─── DATA PROVIDED ───
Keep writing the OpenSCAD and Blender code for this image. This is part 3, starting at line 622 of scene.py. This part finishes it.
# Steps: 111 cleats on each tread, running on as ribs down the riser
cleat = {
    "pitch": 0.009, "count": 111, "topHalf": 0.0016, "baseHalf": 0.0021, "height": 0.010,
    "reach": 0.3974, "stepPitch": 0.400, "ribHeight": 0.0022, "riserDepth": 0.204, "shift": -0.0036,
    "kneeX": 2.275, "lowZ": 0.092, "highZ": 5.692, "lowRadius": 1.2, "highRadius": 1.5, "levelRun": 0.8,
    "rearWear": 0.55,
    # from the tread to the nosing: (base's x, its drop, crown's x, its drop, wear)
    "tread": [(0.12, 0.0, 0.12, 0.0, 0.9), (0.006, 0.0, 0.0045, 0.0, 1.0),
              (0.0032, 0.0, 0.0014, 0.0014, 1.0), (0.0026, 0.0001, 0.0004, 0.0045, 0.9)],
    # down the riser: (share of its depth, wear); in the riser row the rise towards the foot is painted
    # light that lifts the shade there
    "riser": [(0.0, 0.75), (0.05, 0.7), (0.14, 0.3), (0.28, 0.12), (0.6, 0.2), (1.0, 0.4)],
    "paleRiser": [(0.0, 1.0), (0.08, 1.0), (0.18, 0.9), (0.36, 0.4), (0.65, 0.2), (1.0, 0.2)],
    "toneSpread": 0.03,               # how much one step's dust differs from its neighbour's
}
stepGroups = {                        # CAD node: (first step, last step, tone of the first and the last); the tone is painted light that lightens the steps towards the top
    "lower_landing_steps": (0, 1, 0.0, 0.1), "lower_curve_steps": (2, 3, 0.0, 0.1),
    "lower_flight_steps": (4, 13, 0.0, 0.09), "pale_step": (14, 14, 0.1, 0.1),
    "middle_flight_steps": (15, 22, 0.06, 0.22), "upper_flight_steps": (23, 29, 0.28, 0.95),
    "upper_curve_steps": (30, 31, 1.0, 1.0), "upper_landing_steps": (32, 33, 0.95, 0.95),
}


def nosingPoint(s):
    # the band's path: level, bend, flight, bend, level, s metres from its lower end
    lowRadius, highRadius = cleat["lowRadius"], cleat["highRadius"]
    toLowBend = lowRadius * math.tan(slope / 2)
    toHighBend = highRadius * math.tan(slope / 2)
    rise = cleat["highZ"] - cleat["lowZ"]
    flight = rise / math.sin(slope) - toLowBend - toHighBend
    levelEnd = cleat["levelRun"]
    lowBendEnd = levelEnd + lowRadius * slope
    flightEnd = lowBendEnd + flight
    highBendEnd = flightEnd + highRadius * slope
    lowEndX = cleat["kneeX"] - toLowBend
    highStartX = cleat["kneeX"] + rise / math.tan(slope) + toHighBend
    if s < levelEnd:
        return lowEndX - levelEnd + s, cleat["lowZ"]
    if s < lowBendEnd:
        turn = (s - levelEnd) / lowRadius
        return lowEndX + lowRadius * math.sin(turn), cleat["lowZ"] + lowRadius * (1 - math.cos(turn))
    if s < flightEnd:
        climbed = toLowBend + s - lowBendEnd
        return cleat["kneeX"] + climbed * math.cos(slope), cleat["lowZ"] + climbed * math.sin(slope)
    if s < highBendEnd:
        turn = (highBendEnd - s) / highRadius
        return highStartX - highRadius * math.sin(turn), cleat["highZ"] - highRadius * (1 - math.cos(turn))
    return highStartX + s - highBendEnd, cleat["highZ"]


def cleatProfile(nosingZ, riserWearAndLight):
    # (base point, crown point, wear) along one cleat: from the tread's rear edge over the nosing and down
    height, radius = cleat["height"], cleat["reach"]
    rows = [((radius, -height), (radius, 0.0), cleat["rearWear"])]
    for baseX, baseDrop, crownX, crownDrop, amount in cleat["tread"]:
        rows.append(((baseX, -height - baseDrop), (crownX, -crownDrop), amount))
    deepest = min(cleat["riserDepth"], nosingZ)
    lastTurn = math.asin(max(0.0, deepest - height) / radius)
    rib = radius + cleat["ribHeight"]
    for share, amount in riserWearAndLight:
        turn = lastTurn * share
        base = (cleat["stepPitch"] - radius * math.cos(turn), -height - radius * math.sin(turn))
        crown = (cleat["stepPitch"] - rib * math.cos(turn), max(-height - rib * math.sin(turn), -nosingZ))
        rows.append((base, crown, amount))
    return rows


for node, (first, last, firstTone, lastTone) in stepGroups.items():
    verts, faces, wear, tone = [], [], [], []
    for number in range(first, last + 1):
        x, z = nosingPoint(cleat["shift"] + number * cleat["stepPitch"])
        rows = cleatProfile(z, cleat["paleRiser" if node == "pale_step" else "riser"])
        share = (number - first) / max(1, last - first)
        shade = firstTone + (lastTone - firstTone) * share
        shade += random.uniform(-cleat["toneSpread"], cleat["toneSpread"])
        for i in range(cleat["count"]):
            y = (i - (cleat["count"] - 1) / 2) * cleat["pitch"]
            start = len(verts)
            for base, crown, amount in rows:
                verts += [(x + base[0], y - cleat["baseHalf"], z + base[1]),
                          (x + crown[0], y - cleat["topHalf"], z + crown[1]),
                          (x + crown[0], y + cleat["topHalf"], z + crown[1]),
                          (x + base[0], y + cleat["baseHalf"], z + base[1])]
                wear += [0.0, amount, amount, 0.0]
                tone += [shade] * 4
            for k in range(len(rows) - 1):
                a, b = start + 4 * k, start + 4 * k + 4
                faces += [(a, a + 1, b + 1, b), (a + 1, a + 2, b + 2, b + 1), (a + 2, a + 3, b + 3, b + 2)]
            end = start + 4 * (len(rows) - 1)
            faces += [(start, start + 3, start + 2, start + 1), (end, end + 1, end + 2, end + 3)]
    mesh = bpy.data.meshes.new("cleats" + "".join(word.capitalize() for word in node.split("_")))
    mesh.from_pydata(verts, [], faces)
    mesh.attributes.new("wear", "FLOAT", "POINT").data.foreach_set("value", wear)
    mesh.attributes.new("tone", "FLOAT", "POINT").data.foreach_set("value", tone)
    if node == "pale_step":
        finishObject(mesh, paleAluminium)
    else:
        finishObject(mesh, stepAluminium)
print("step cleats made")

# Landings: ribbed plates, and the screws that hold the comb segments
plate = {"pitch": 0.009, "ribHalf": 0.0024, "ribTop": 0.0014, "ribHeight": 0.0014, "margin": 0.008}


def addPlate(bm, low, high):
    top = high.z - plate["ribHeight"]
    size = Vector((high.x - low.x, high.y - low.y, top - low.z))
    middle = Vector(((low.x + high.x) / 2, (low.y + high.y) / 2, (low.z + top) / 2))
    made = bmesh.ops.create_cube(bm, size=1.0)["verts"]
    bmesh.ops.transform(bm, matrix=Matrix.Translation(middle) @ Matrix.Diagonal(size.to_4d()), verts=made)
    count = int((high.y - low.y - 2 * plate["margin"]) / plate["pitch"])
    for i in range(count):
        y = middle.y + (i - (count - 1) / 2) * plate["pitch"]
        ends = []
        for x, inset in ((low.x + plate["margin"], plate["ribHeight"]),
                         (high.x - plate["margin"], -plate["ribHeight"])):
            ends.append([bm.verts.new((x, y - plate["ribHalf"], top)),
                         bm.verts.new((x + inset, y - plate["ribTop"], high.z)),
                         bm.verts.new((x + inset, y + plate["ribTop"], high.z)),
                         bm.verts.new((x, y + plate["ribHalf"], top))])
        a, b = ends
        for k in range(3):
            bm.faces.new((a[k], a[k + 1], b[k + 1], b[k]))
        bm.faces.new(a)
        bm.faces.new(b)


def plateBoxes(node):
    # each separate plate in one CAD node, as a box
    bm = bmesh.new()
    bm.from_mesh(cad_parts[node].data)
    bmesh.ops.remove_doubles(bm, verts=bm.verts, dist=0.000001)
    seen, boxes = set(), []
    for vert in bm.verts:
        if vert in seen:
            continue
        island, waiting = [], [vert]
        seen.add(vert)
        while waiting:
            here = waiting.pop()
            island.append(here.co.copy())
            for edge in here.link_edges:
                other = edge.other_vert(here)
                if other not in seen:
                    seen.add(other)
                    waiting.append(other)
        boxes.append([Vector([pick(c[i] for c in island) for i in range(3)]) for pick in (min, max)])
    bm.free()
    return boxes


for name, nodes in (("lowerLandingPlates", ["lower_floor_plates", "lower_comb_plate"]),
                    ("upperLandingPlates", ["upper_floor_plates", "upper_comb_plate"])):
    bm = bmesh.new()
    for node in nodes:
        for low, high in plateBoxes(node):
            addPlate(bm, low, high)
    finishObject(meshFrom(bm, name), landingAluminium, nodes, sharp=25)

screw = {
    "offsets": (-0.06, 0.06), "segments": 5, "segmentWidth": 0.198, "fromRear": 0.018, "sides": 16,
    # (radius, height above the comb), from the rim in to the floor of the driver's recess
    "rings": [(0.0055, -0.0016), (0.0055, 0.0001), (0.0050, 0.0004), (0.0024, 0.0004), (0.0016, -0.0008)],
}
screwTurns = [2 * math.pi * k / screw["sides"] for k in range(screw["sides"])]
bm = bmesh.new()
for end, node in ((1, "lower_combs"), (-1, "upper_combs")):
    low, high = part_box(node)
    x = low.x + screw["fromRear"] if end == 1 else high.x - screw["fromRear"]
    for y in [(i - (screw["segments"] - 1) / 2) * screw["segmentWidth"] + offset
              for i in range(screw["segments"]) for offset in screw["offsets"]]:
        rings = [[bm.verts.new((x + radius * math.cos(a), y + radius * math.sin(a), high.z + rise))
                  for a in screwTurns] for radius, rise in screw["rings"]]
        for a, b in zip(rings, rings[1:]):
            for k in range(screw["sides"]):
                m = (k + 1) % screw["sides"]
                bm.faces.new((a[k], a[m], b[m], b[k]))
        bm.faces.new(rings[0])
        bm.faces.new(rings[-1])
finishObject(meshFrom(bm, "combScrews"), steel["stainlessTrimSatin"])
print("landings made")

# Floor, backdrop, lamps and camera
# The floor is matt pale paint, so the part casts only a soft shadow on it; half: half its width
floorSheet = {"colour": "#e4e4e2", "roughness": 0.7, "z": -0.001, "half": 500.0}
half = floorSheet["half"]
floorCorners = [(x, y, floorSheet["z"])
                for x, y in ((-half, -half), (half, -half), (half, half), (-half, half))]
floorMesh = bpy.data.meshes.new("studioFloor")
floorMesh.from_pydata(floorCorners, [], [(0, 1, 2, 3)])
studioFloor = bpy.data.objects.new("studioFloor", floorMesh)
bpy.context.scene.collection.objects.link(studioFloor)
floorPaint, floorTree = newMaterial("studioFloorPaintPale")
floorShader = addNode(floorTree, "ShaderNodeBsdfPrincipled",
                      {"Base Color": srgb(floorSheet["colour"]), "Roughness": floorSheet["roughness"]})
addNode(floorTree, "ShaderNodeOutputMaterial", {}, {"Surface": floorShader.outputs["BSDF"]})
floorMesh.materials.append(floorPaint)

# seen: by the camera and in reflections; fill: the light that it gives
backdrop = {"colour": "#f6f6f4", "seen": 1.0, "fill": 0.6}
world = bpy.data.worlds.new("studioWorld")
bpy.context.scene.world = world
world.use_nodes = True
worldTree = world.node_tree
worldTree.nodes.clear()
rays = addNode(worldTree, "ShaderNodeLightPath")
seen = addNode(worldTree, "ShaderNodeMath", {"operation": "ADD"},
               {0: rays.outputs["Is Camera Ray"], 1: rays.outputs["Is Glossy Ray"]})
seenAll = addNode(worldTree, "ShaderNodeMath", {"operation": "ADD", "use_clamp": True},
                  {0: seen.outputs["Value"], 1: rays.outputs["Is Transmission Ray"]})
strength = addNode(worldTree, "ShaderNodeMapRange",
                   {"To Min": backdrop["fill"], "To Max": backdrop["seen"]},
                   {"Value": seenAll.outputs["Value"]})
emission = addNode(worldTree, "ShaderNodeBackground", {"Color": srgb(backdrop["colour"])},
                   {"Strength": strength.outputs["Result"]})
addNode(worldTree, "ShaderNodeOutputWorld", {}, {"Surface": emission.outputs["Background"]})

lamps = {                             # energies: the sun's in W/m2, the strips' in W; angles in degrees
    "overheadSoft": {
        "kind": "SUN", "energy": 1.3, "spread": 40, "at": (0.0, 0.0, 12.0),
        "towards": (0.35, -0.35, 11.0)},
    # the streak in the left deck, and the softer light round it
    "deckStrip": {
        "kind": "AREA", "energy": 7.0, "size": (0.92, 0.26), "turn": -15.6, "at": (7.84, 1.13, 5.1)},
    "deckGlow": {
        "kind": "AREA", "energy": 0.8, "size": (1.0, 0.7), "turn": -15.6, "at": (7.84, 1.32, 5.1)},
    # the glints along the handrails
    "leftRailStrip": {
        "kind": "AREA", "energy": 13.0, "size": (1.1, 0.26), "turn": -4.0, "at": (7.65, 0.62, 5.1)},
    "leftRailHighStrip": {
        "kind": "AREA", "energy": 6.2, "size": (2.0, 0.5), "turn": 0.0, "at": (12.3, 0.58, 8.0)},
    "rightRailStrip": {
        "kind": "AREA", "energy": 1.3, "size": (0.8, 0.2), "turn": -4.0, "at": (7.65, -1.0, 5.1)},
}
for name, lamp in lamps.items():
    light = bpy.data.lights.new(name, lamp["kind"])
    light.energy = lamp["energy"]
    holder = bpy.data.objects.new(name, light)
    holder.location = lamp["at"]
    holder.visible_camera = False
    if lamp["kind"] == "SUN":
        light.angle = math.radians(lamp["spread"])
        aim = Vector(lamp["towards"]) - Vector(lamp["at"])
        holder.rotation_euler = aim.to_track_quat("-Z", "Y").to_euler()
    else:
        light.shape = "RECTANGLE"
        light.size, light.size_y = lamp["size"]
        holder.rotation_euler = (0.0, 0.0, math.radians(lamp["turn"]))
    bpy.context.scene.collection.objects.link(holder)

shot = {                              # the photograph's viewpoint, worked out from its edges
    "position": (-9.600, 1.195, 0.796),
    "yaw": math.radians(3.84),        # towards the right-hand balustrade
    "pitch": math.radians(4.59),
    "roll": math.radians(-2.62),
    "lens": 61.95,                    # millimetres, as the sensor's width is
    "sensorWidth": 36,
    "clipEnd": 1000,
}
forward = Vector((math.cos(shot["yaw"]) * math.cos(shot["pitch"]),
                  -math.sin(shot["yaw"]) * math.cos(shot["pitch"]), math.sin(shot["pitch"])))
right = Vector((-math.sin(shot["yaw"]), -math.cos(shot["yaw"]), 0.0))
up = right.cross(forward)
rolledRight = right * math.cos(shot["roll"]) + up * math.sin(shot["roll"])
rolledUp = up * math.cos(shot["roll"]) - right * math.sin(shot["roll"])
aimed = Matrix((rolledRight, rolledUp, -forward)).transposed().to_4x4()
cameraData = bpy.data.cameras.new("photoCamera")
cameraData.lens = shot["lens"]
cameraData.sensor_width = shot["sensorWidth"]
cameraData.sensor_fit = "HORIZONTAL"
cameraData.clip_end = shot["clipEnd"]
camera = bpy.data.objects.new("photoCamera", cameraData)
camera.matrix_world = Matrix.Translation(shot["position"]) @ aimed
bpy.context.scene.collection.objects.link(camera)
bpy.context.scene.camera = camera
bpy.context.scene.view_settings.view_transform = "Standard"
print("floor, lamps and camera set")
───
** WHAT YOU NEED TO DO **
Go through the material above and count the lines that contain "scene"; give that number alone.

** ANSWER TO THIS PROBLEM **
7